→ **Provided material**
+ + +

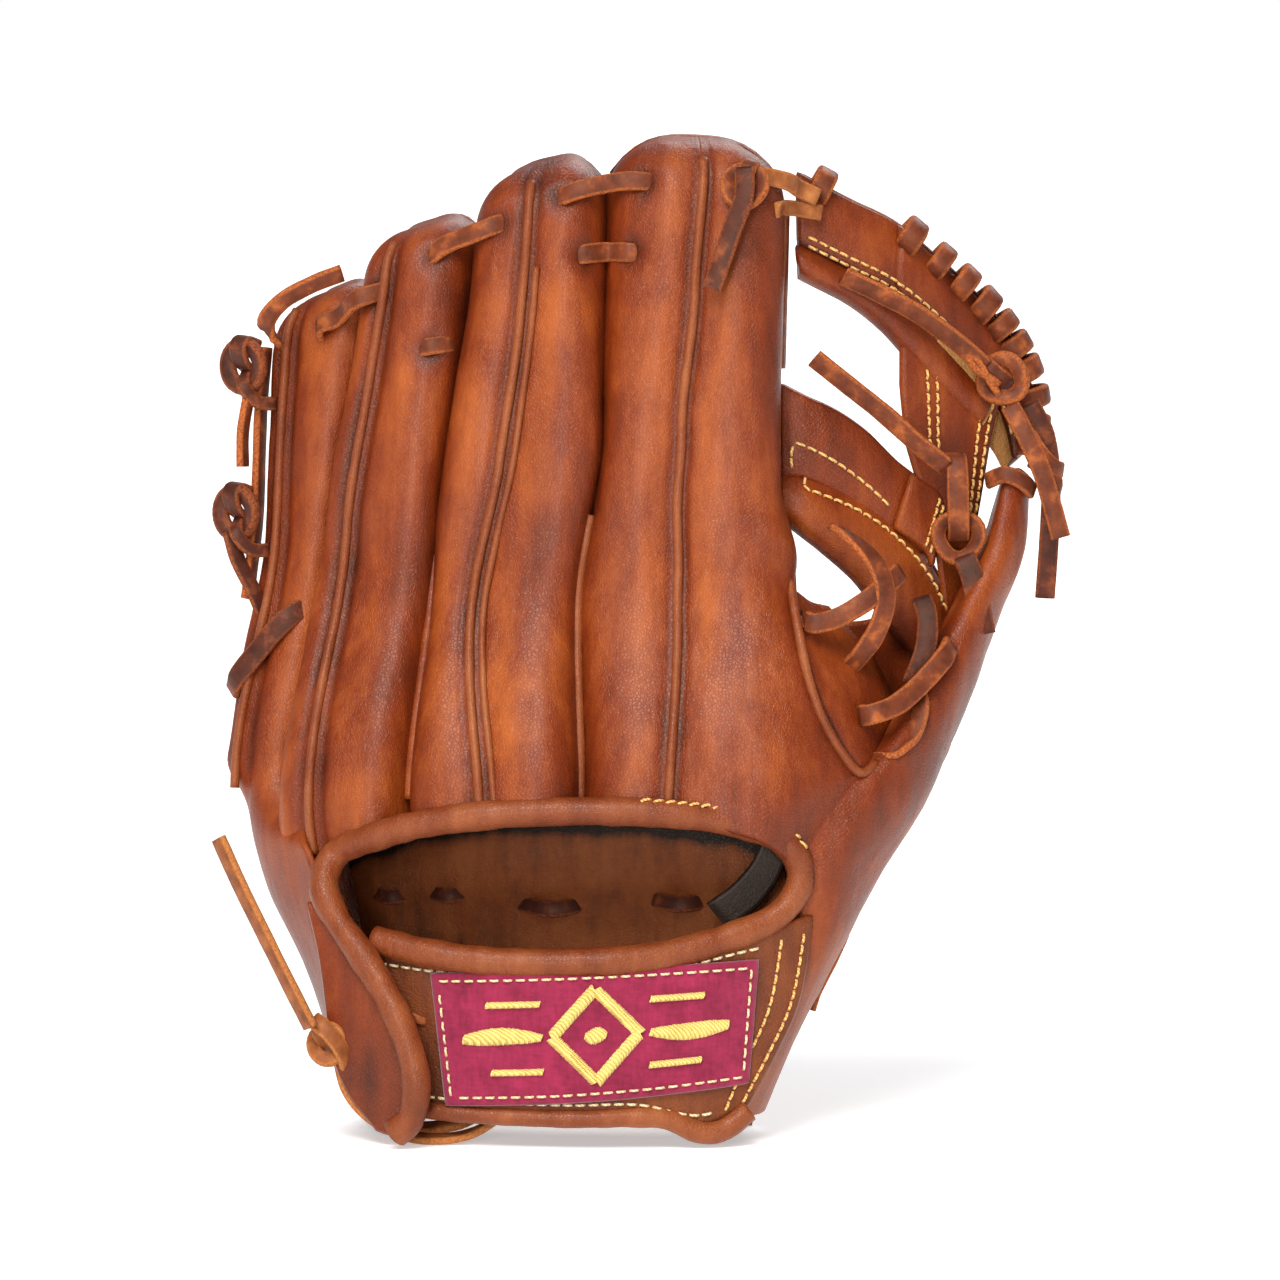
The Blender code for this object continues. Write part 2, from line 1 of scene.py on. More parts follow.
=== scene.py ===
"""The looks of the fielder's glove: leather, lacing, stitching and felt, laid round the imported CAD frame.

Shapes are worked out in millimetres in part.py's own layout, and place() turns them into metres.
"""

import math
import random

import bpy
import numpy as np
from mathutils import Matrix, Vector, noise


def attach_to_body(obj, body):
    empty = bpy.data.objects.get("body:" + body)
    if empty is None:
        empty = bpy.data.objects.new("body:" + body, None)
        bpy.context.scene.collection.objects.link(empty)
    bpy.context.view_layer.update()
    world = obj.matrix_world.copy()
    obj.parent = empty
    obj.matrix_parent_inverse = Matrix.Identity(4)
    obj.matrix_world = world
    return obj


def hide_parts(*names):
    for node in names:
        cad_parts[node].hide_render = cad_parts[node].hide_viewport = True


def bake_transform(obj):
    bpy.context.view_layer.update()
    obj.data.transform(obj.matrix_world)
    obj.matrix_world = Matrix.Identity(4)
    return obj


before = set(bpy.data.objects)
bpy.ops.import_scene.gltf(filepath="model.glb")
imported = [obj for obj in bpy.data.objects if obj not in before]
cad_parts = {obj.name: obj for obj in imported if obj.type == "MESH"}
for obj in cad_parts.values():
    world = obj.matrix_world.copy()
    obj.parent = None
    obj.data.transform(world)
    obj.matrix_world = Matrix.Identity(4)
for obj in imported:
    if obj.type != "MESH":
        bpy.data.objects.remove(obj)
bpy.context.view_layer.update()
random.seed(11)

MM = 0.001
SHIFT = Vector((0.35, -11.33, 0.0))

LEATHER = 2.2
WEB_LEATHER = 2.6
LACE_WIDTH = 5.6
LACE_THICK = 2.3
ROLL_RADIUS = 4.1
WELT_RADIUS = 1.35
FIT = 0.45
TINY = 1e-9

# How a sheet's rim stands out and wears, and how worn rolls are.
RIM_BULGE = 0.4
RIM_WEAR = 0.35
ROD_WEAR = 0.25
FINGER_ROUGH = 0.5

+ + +

→ **Task objective**
Write every line of the material above again, exactly.

→ **Reply**
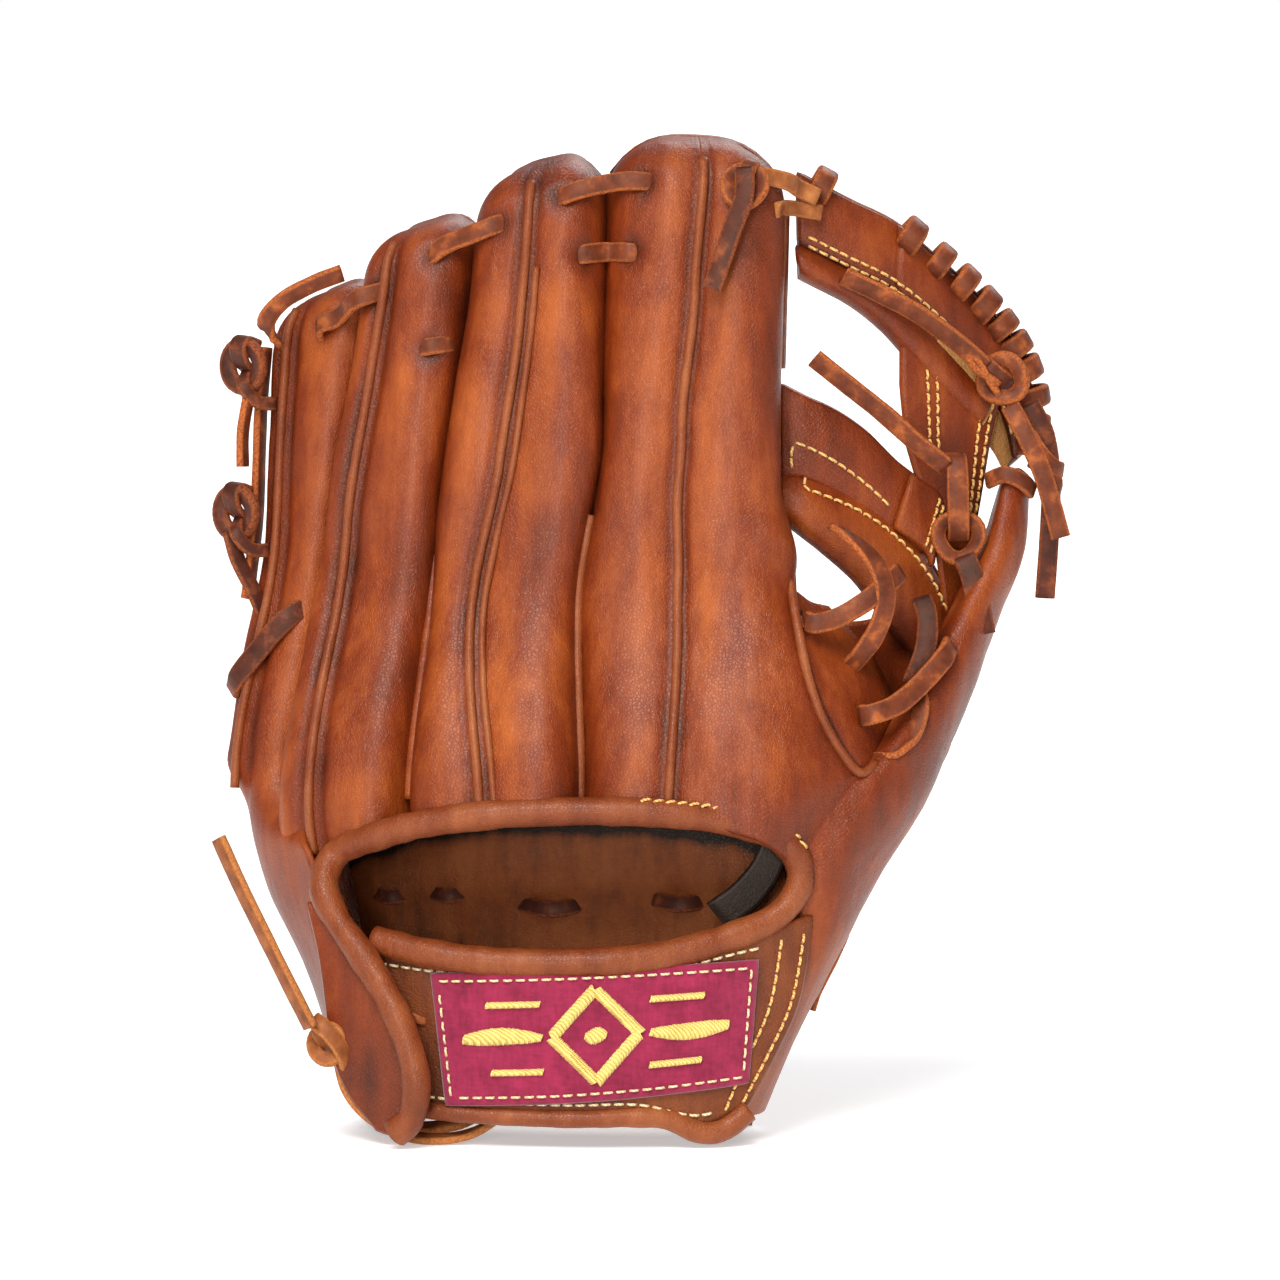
The Blender code for this object continues. Write part 2, from line 1 of scene.py on. More parts follow.
=== scene.py ===
"""The looks of the fielder's glove: leather, lacing, stitching and felt, laid round the imported CAD frame.

Shapes are worked out in millimetres in part.py's own layout, and place() turns them into metres.
"""

import math
import random

import bpy
import numpy as np
from mathutils import Matrix, Vector, noise


def attach_to_body(obj, body):
    empty = bpy.data.objects.get("body:" + body)
    if empty is None:
        empty = bpy.data.objects.new("body:" + body, None)
        bpy.context.scene.collection.objects.link(empty)
    bpy.context.view_layer.update()
    world = obj.matrix_world.copy()
    obj.parent = empty
    obj.matrix_parent_inverse = Matrix.Identity(4)
    obj.matrix_world = world
    return obj


def hide_parts(*names):
    for node in names:
        cad_parts[node].hide_render = cad_parts[node].hide_viewport = True


def bake_transform(obj):
    bpy.context.view_layer.update()
    obj.data.transform(obj.matrix_world)
    obj.matrix_world = Matrix.Identity(4)
    return obj


before = set(bpy.data.objects)
bpy.ops.import_scene.gltf(filepath="model.glb")
imported = [obj for obj in bpy.data.objects if obj not in before]
cad_parts = {obj.name: obj for obj in imported if obj.type == "MESH"}
for obj in cad_parts.values():
    world = obj.matrix_world.copy()
    obj.parent = None
    obj.data.transform(world)
    obj.matrix_world = Matrix.Identity(4)
for obj in imported:
    if obj.type != "MESH":
        bpy.data.objects.remove(obj)
bpy.context.view_layer.update()
random.seed(11)

MM = 0.001
SHIFT = Vector((0.35, -11.33, 0.0))

LEATHER = 2.2
WEB_LEATHER = 2.6
LACE_WIDTH = 5.6
LACE_THICK = 2.3
ROLL_RADIUS = 4.1
WELT_RADIUS = 1.35
FIT = 0.45
TINY = 1e-9

# How a sheet's rim stands out and wears, and how worn rolls are.
RIM_BULGE = 0.4
RIM_WEAR = 0.35
ROD_WEAR = 0.25
FINGER_ROUGH = 0.5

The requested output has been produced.